As you can see, with one weight, this network takes in one datapoint at a time (average number of toes per player on the baseball team) and outputs a single prediction (whether it thinks the team will win).

A simple neural network making a prediction

Let’s start with the simplest neural network possible

 

What is a neural network?

Here is your first neural network

To start a neural network, open a Jupyter notebook and run this code:

weight = 0.1

def neural_network(input, weight):      1

    prediction = input * weight         1

    return prediction                   1

  • 1 The network

Now, run the following:

number_of_toes = [8.5, 9.5, 10, 9]      1

input = number_of_toes[0]               1

pred = neural_network(input,weight)     1
print(pred)                             1

  • 1 How you use the network to predict something

You just made your first neural network and used it to predict! Congratulations! The last line prints the prediction (pred). It should be 0.85. So what is a neural network? For now, it’s one or more weights that you can multiply by the input data to make a prediction.

What is input data?

It’s a number that you recorded in the real world somewhere. It’s usually something that is easily knowable, like today’s temperature, a baseball player’s batting average, or yesterday’s stock price.

What is a prediction?

A prediction is what the neural network tells you, given the input data, such as “given the temperature, it is 0% likely that people will wear sweatsuits today” or “given a baseball player’s batting average, he is 30% likely to hit a home run” or “given yesterday’s stock price, today’s stock price will be 101.52.”

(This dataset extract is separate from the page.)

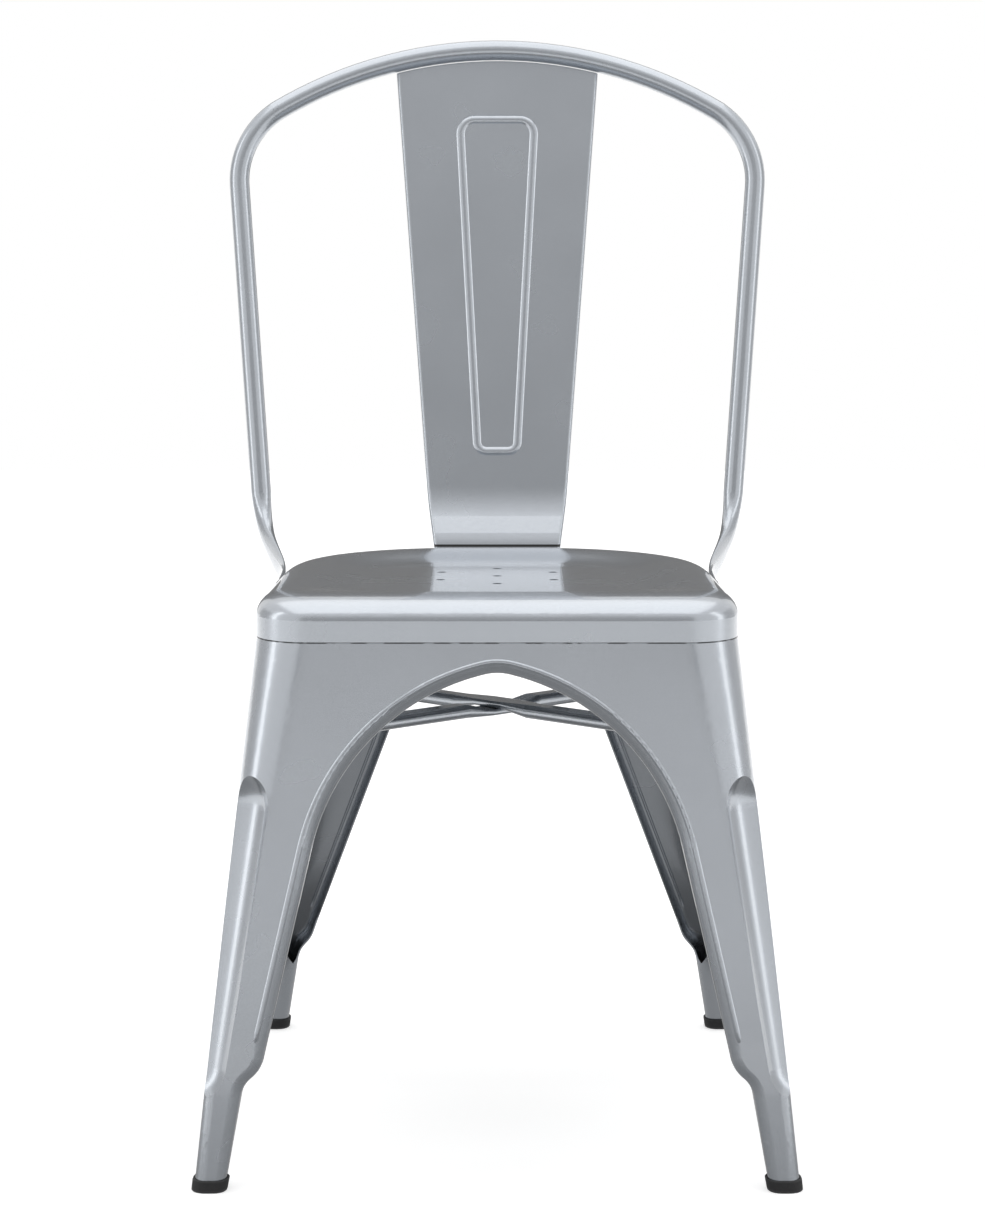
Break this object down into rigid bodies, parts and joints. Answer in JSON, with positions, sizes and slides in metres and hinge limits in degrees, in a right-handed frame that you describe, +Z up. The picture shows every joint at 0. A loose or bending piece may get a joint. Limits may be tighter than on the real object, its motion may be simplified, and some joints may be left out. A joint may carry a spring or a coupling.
{
  "type": "metal bistro chair",
  "caption": "Stacking bistro chair of pressed sheet steel: dished square seat, tapered fluted legs with arched openings, bent tube back and flat splat.",
  "frame": {"origin": "on the floor, under the middle of the chair's box", "axes": "+Z up, -Y towards the front of the chair, +X to the right as seen from the front"},
  "size_m": [0.4498, 0.5041, 0.85],
  "materials": {
    "silver_paint": "satin gloss silver grey paint",
    "black_rubber": "matt"
  },
  "bodies": {
    "root": {"seat_pan": "silver_paint", "leg_front_left": "silver_paint", "leg_front_right": "silver_paint", "leg_rear_left": "silver_paint", "leg_rear_right": "silver_paint", "back_hoop": "silver_paint", "back_splat": "silver_paint", "brace_upper": "silver_paint", "brace_lower": "silver_paint", "foot_cap_front_left": "black_rubber", "foot_cap_front_right": "black_rubber", "foot_cap_rear_left": "black_rubber", "foot_cap_rear_right": "black_rubber"}
  },
  "joints": []
}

Is this prediction always right?

No. Sometimes a neural network will make mistakes, but it can learn from them. For example, if it predicts too high, it will adjust its weight to predict lower next time, and vice versa.

How does the network learn?

Trial and error! First, it tries to make a prediction. Then, it sees whether the prediction was too high or too low. Finally, it changes the weight (up or down) to predict more accurately the next time it sees the same input.

What does this neural network do?

It multiplies the input by a weight. It “scales” the input by a certain amount

In the previous section, you made your first prediction with a neural network. A neural network, in its simplest form, uses the power of multiplication. It takes an input datapoint (in this case, 8.5) and multiplies it by the weight. If the weight is 2, then the neural network will double the input. If the weight is 0.01, then the network will divide the input by 100. As you can see, some weight values make the input bigger, and other values make it smaller.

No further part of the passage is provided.